TRIAL COURT VIEW OF THE PREMISES
There is no need to remand this matter for a new trial. Although the trial court did state its intention to view the premises, it did not base its decision on the view, if a view was in fact made.[4] It merely indicated that it would reserve the right to reopen Otto's motion to amend his pleading to conform to the proof if, upon viewing the premises, it felt the layout was not as represented in court. After reopening, the court could have received further evidence, arguments, or motions by the parties.
By the Court. Judgment modified and, as modified, affirmed and cause remanded with directions.
NOTES
[1] Cornell also cites Brown v. Wisconsin-Minnesota Light & Power Co., 170 Wis. 288, 174 N.W. 903 (1919), in support of the diminished land value rule. That case involves an erroneous application of the diminished land value rule, see id., at 293, 174 N.W. at 905, and does not discuss Gilman or any alternative to that rule.
[2] The trial court modified the cost of replacement method by limiting the per-tree damage to the cost of replacing the largest tree practical to replace. Although the court in Rector specified a modification by using the diminished land value rule, the trial court's method was consistent with the Rector objective of flexibility to achieve a just and reasonable result and was not error.

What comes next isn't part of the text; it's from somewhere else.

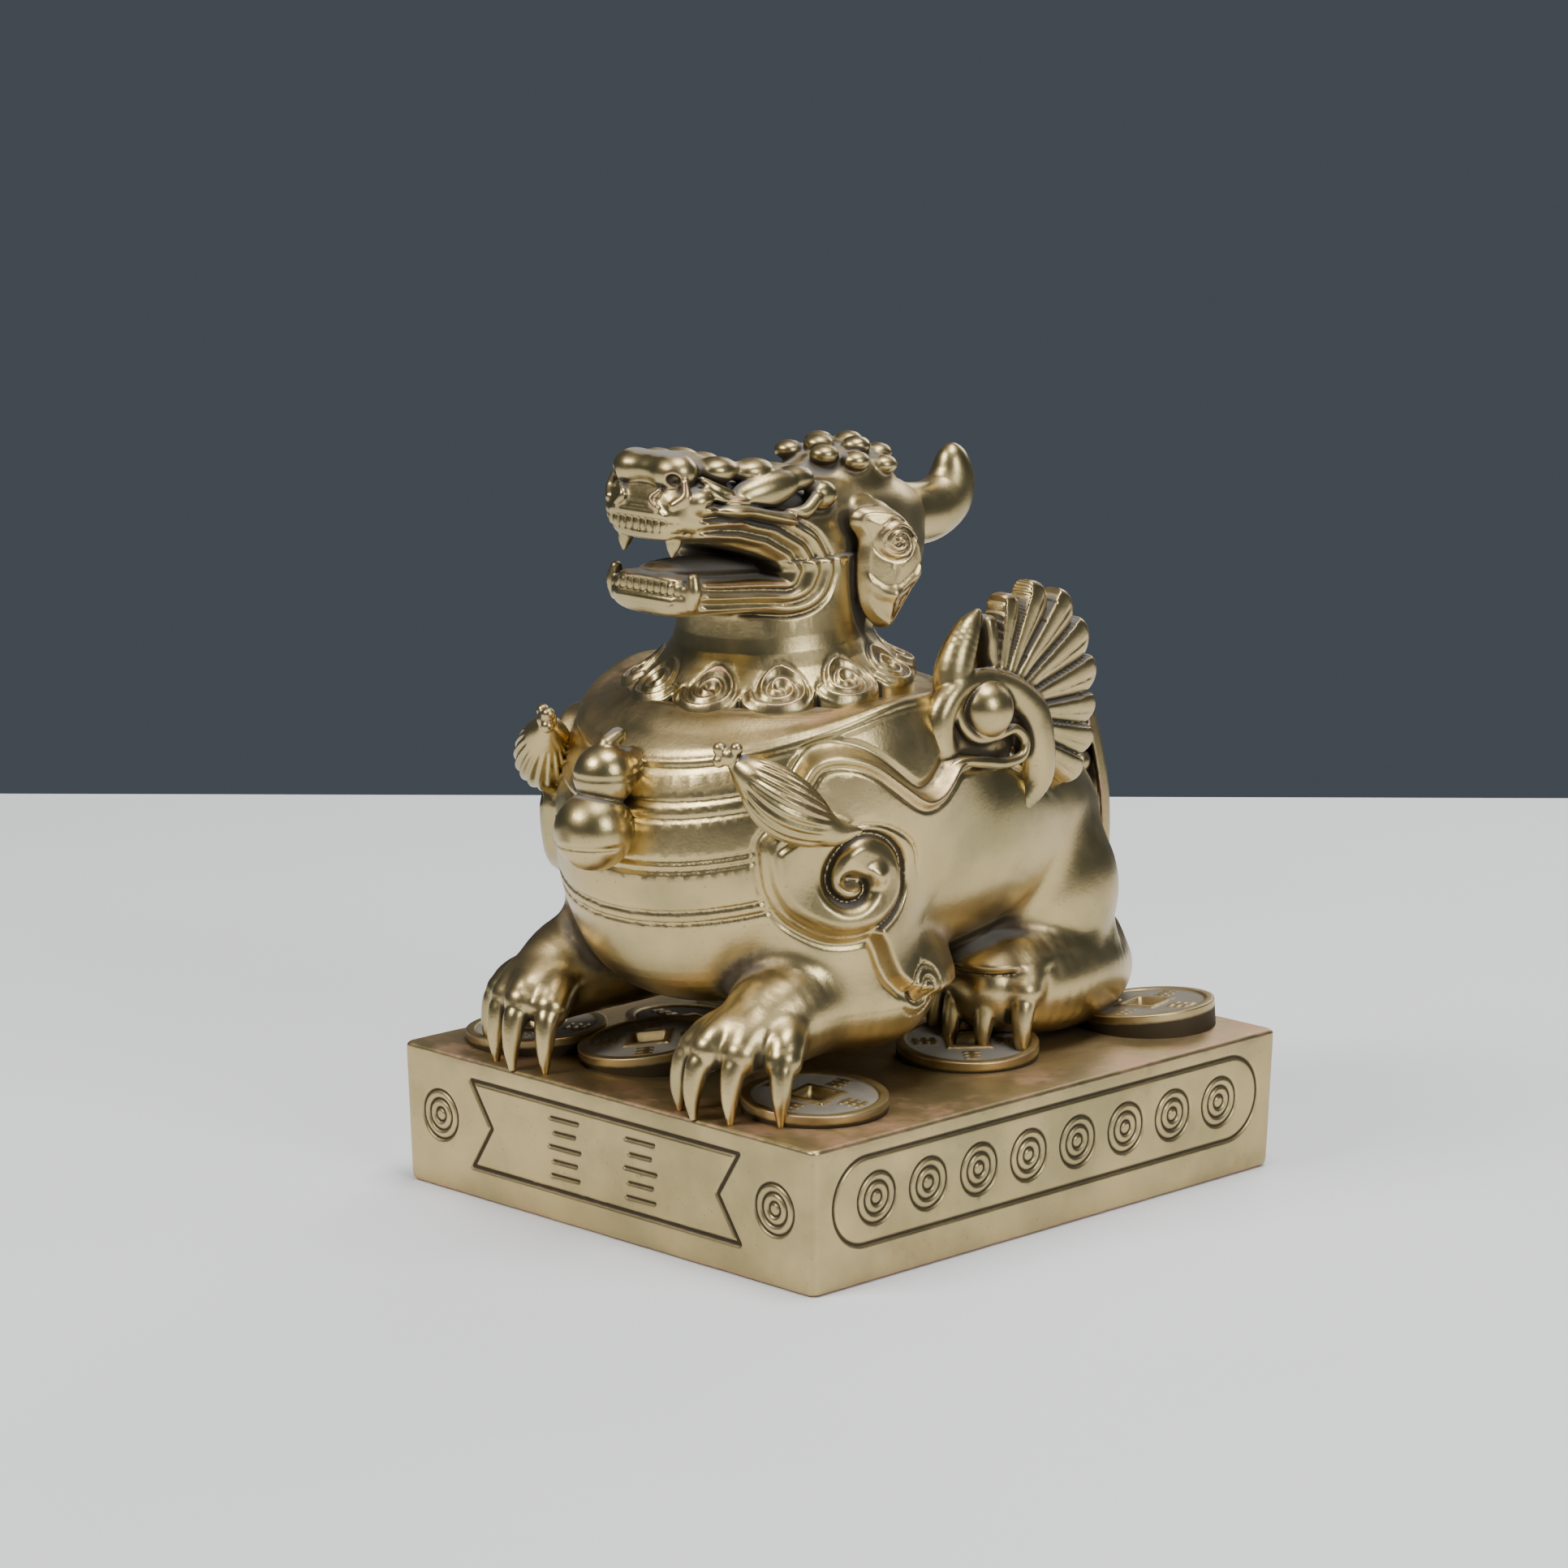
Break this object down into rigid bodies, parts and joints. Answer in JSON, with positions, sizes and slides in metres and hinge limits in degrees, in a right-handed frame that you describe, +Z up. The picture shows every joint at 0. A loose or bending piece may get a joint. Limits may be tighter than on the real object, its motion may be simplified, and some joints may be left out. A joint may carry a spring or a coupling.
{
  "type": "pixiu figure",
  "caption": "Brass pixiu, a winged and horned guardian beast with open jaws, crouching on cash coins on a rectangular engraved plinth.",
  "frame": {"origin": "centre of the plinth's flat underside", "axes": "+Z up, -Y the way the beast faces, +X the beast's left side"},
  "size_m": [0.1, 0.1278, 0.1309],
  "materials": {
    "figure_brass": "aged polished brass, brown in the recesses",
    "plinth_brass": "aged satin brass with dusty, stained edges"
  },
  "bodies": {
    "root": {"pixiu": "figure_brass", "plinth": "plinth_brass"}
  },
  "joints": []
}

[3] We also note that, as in Brockman, 197 Wis. at 55, 221 N.W. at 398, the description in the judgment, being based on tree stumps, is not a permanent one. As in Brockman, we suggest that the parties provide for a permanent description by metes-and-bounds that can be inserted in the judgment to provide a permanent settlement of the controversy. See id.
[4] The record does not reflect that the court actually viewed the premises either on its own or "ex parte." See Black's Law Dictionary 661 (rev. 4th ed. 1968).